The IHMs had some 60 schools when we started; at the end, they had one. There were some 615 nuns when we began. Within a year after our first interventions, 300 of them were petitioning Rome to get out of their vows. They did not want to be under anyone’s authority, except the authority of their imperial inner selves. …

There’s a tragic book called Lesbian Nuns, Breaking Silence, which documents part of our effect on the IHMs and other orders that engaged in similar experiments in what we called “sensitivity” or “encounter” …

Sister Mary Benjamin got involved with us in the summer of ’66, and became the victim of a lesbian seduction. An older nun in the group, “freeing herself to be more expressive of who she really was internally,” decided that she wanted to make love with Sister Mary Benjamin. Well, Sister Mary Benjamin engaged in this; and then she was stricken with guilt, and wondered, to quote from her book, “Was I doing something wrong, was I doing something terrible? I talked to a priest—”

Unfortunately, we had talked to him first. “I talked to a priest,” she says, “who refused to pass judgment on my actions. He said it was up to me to decide if they were right or wrong. He opened a door, and I walked through the door, realizing I was on my own.”

The priest got confused about his role as a confessor. He thought it was personal, and he consulted himself and said, “I can’t pass judgment on you.” But that’s not what confession is. It is not about the priest as a person, making a decision for the client; rather it’s what God says. In fact, God has already judged on this matter. You are quite right to feel guilty about it. “Go thou and sin no more.” Instead he said she should decide.

Coulson notes that quite a number of the nuns who had gone through his therapy sessions soon “discovered” that they were lesbians, and either left the order to pursue relationships, or simply carried them on within the convent. Clearly not all of those nuns whom Coulson and Rogers treated belonged in the convent — especially not those who struggled with same-sex attraction. Religious orders had probably been too greedy for recruits in the 1940s and 50s, admitting people without proper screening, who really did not have the (quite rare) calling to poverty, chastity (1 Cor. 7: 8) and obedience. But there were countless faithful nuns who really did have callings, which were wrecked by their order’s reckless embrace of shallow secular thinking.

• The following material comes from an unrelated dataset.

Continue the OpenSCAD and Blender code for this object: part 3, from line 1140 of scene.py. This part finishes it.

Dozens of other religious orders, male and female, unraveled as the therapeutic mentality displaced traditional spirituality, and tools for self-discipline such as physical mortification were thrown aside in favor of counseling. In 2006, The Linacre Institute published a study, After Asceticism: Sex, Prayer and Deviant Priests that showed how the sudden spike of sexual abuse of minors by priests coincided exactly with the abandonment of fasting (Jesus fasted in the desert) and other traditional means of practicing self-control.

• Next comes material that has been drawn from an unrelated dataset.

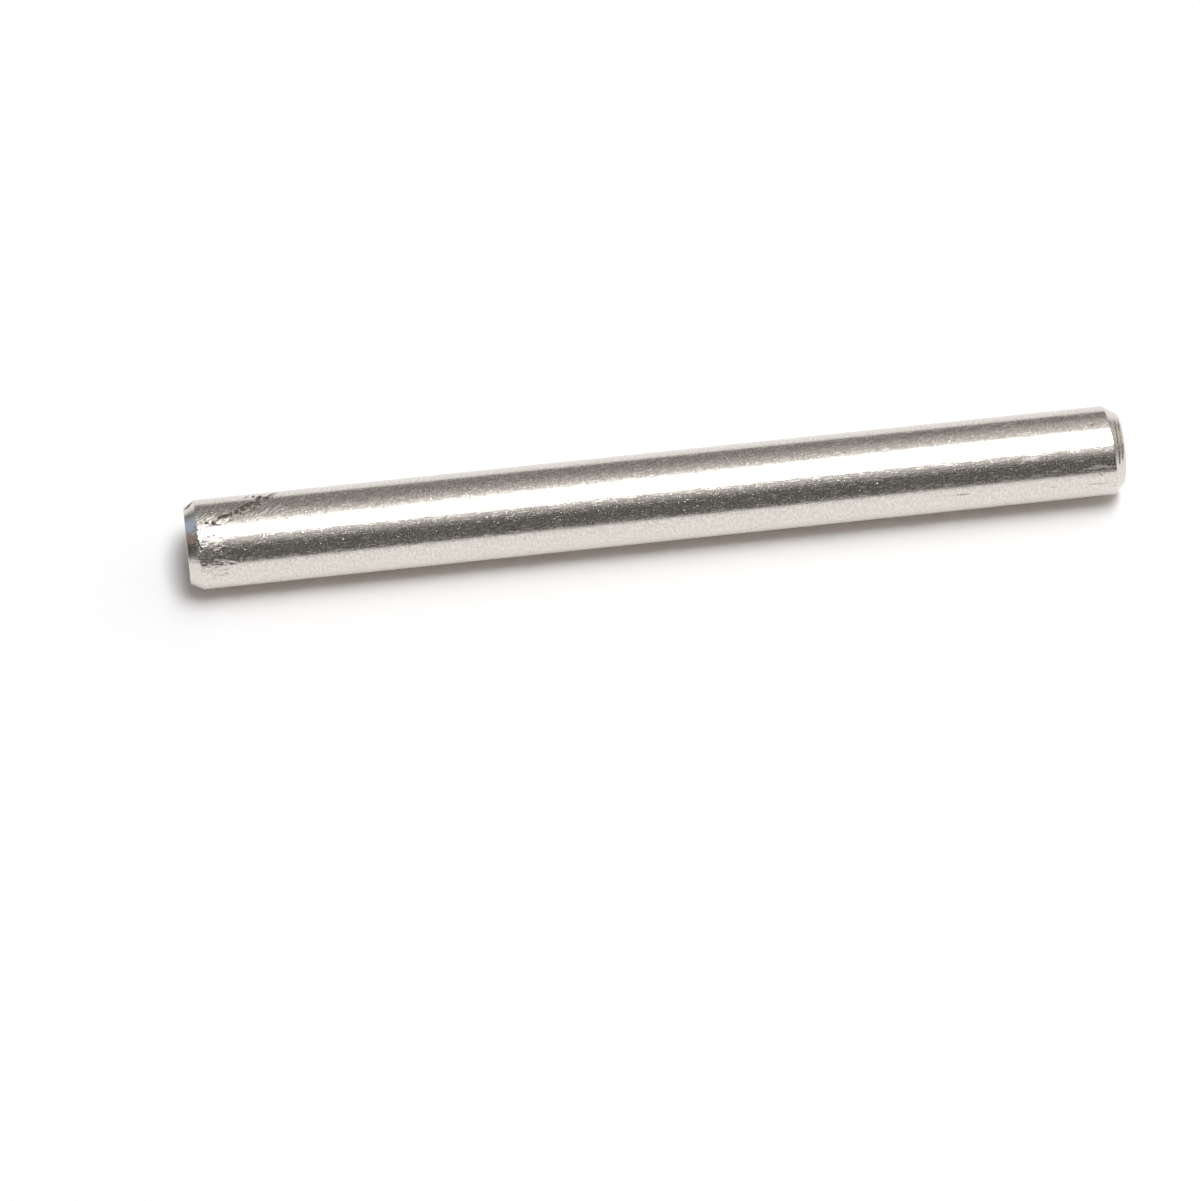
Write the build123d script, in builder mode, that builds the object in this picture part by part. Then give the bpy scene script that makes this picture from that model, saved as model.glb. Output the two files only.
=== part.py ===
"""Brake pedal axle: one plain ground steel pin on which a brake pedal's hub turns.

The pin lies along X with its midpoint at the origin. Both ends carry a turned lead-in cone. The bar sat
slightly out of line while they were cut, so each cone leans from the pin's axis and is wider on one
side. The near end (-X) meets its flat face at a crisp rim, and the far end (+X) at a rounded nose.
Beside the near cone a long diagonal gouge and a short nick scar the shank. Sizes are in millimetres and
angles in degrees.
"""

from build123d import *
from math import cos, radians, sin, tan
import os

# Shank
shank_diameter = 8.0
pin_length = 84.0

# Near cone: the angle of its side to its own axis, how far that axis leans from the pin's as both run
# along +X, the side of the pin (turned from +Y towards +Z) that it leans to, the diameter of the cone at
# the end face, and the radius of the rim
near_cone_angle = 28.5
near_cone_lean = 2.0
near_lean_clock = 95.0
near_face_diameter = 6.8
near_rim_radius = 0.08

# Far cone
far_cone_angle = 37.0
far_cone_lean = 6.0
far_lean_clock = 31.0
far_face_diameter = 6.3
far_nose_radius = 0.55

# How far the section of a cutting tool stands clear of the metal that it leaves
tool_clearance = 1.0

# Gouge: where it starts, from the near end face, its length along the pin, the side of the pin that it
# starts from and how far it turns round, its depth in the middle, and the radius of its bottom
gouge_start = 2.95
gouge_length = 5.3
gouge_clock = 89.0
gouge_turn = -40.0
gouge_depth = 0.11
gouge_bottom_radius = 0.25

# Nick
nick_start = 1.85
nick_length = 1.6
nick_clock = 95.0
nick_turn = 3.0
nick_depth = 0.05
nick_bottom_radius = 0.15


def side_of_pin(clock):
    """The direction from the pin's axis towards one side of it."""
    return Vector(0, cos(radians(clock)), sin(radians(clock)))


def cut_cone(end, angle, lean, lean_clock, face_diameter):
    """Turn the lead-in cone on one end: end is -1 for the near one and 1 for the far one."""
    lean_side = side_of_pin(lean_clock)
    outward = Vector(end * cos(radians(lean)), 0, 0) + lean_side * (end * sin(radians(lean)))
    section_normal = Vector(1, 0, 0).cross(lean_side)
    plane = Plane(origin=(end * pin_length / 2, 0, 0), x_dir=outward, z_dir=section_normal)
    slope = tan(radians(angle))
    face_radius = face_diameter / 2
    outer_radius = shank_diameter / 2 + tool_clearance
    with BuildSketch(plane) as section:
        with BuildLine():
            Polyline(
                (tool_clearance, face_radius - tool_clearance * slope),
                (tool_clearance, outer_radius),
                ((face_radius - outer_radius) / slope, outer_radius),
                close=True,
            )
        make_face()
    revolve(section.sketch, axis=Axis(plane.origin, plane.x_dir), mode=Mode.SUBTRACT)


def cut_scar(start, length, clock, turn, depth, bottom_radius):
    """Scratch the shank: a round tip touches down, runs deepest in the middle and lifts off again."""
    start_x = start - pin_length / 2
    touch_radius = shank_diameter / 2 + bottom_radius
    with BuildLine() as path:
        ThreePointArc(
            Vector(start_x, 0, 0) + side_of_pin(clock) * touch_radius,
            Vector(start_x + length / 2, 0, 0) + side_of_pin(clock + turn / 2) * (touch_radius - depth),
            Vector(start_x + length, 0, 0) + side_of_pin(clock + turn) * touch_radius,
        )
    with BuildSketch(Plane(origin=path.line @ 0, z_dir=path.line % 0)) as tip:
        Circle(bottom_radius)
    sweep(tip.sketch, path=path.line, mode=Mode.SUBTRACT)


with BuildPart() as brake_pedal_axle:
    # Ground shank
    with BuildSketch(Plane.YZ.offset(-pin_length / 2)):
        Circle(shank_diameter / 2)
    extrude(amount=pin_length)

    # Lead-in cones, the near end's crisp rim and the far end's nose
    cut_cone(-1, near_cone_angle, near_cone_lean, near_lean_clock, near_face_diameter)
    cut_cone(1, far_cone_angle, far_cone_lean, far_lean_clock, far_face_diameter)
    fillet(edges().group_by(Axis.X)[0], near_rim_radius)
    fillet(edges().group_by(Axis.X)[-1], far_nose_radius)

    # Scars of use
    cut_scar(gouge_start, gouge_length, gouge_clock, gouge_turn, gouge_depth, gouge_bottom_radius)
    cut_scar(nick_start, nick_length, nick_clock, nick_turn, nick_depth, nick_bottom_radius)

brake_pedal_axle.part.label = "brake_pedal_axle"
os.makedirs("parts", exist_ok=True)
export_step(brake_pedal_axle.part, "parts/brake_pedal_axle.step")
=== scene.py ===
"""The look of the brake pedal axle: one worn ground steel pin with turned end cones, in a white studio."""
from collections import namedtuple
from math import cos, pi, radians, sin, tau

import bpy
import numpy as np
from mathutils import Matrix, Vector


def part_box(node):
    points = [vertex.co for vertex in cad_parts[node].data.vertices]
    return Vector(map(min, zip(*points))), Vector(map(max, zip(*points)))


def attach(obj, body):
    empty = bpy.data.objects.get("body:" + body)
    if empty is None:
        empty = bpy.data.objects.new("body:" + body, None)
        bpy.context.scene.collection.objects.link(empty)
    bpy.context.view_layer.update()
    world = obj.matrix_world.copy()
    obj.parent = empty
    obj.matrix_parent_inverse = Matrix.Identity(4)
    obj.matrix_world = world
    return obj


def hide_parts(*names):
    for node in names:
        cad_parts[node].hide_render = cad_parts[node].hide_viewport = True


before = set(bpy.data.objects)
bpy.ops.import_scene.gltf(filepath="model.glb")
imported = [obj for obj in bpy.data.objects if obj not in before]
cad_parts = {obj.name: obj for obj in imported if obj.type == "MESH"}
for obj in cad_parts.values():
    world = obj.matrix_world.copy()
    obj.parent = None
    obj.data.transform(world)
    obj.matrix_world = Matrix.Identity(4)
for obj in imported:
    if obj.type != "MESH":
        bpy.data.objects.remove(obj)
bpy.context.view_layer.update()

bl_info = {
    "name": "Brake pedal axle",
    "version": (1, 0, 0),
    "blender": (4, 5, 0),
    "location": "3D View > Sidebar > Axle",
    "description": "Builds the worn ground steel pin around its packed frame, and the studio that it lies in",
    "category": "Add Mesh",
}

NODE = "brake_pedal_axle"

PIN_LOW, PIN_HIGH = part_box(NODE)
PIN_LENGTH = PIN_HIGH.x - PIN_LOW.x
SHANK_RADIUS = (PIN_HIGH.y - PIN_LOW.y) / 2
FLOOR_Z = PIN_LOW.z

MM = 0.001
DEGREE = pi / 180

PIN_NAME = NODE + "_finished"
UV_NAME = "length_and_clock"


# ---------------------------------------------------------------- sizes and colours that a user may change


class AxleEnds(bpy.types.PropertyGroup):
    """Sizes of the two turned ends, the same as the frame's."""

    near_angle: bpy.props.FloatProperty(
        name="Near cone angle", description="Angle of the near cone's side to its axis",
        default=radians(28.5), subtype="ANGLE")
    near_lean: bpy.props.FloatProperty(
        name="Near cone lean", description="Lean of the near cone's axis from the pin's",
        default=radians(2), subtype="ANGLE")
    near_lean_clock: bpy.props.FloatProperty(
        name="Near lean side",
        description="Side of the pin, from +Y towards +Z, on which the near cone is steep",
        default=radians(95), subtype="ANGLE")
    near_face_radius: bpy.props.FloatProperty(
        name="Near face radius", description="Radius at which the near cone meets its face",
        default=3.4 * MM, unit="LENGTH", precision=6)
    near_rim_radius: bpy.props.FloatProperty(
        name="Near rim radius", description="Radius of the near face's edge break",
        default=0.08 * MM, unit="LENGTH", precision=6)
    far_angle: bpy.props.FloatProperty(
        name="Far cone angle", description="Angle of the far cone's side to its axis",
        default=radians(37), subtype="ANGLE")
    far_lean: bpy.props.FloatProperty(
        name="Far cone lean", description="Lean of the far cone's axis from the pin's",
        default=radians(6), subtype="ANGLE")
    far_lean_clock: bpy.props.FloatProperty(
        name="Far lean side",
        description="Side of the pin, from +Y towards +Z, on which the far cone is shallow",
        default=radians(31), subtype="ANGLE")
    far_face_radius: bpy.props.FloatProperty(
        name="Far face radius", description="Radius at which the far cone would meet its face",
        default=3.15 * MM, unit="LENGTH", precision=6)
    far_nose_radius: bpy.props.FloatProperty(
        name="Far nose radius", description="Radius of the rounded nose around the far face",
        default=0.55 * MM, unit="LENGTH", precision=6)
    shoulder_radius: bpy.props.FloatProperty(
        name="Shoulder radius", description="Radius of the edge between each cone and the shank",
        default=0.06 * MM, unit="LENGTH", precision=6)


class AxleSteel(bpy.types.PropertyGroup):
    """Colours of the steel and of the dirt, which also paints the far rings' shade."""

    steel: bpy.props.FloatVectorProperty(
        name="Steel", description="Colour of the bright ground steel",
        default=(0.745, 0.695, 0.64), subtype="COLOR", size=3, min=0, max=1)
    # The dirt colour also paints the shade in the far cone's rings
    dirt: bpy.props.FloatVectorProperty(
        name="Dirt", description="Colour of the grime packed into scars",
        default=(0.090, 0.068, 0.050), subtype="COLOR", size=3, min=0, max=1)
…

Nuns streamed out of convents, and brothers out of monasteries. The once-full Christian Brothers’ quarters at my Catholic high school in Queens was completely empty by the time I enrolled, and was turned by the Diocese of Brooklyn into an annulment tribunal — the most “successful” on earth, with an almost 100 percent approval rate.

Those who are excited by calls to “modernize” and “liberate” believers from traditional Christian doctrines and disciplines should visit that haunted convent in Los Angeles, before Katy Perry moves in and sets up her sound stage. What they’ll hear won’t be prayers but crickets, the sounds of a spiritual desert which many mistook for the Promised Land.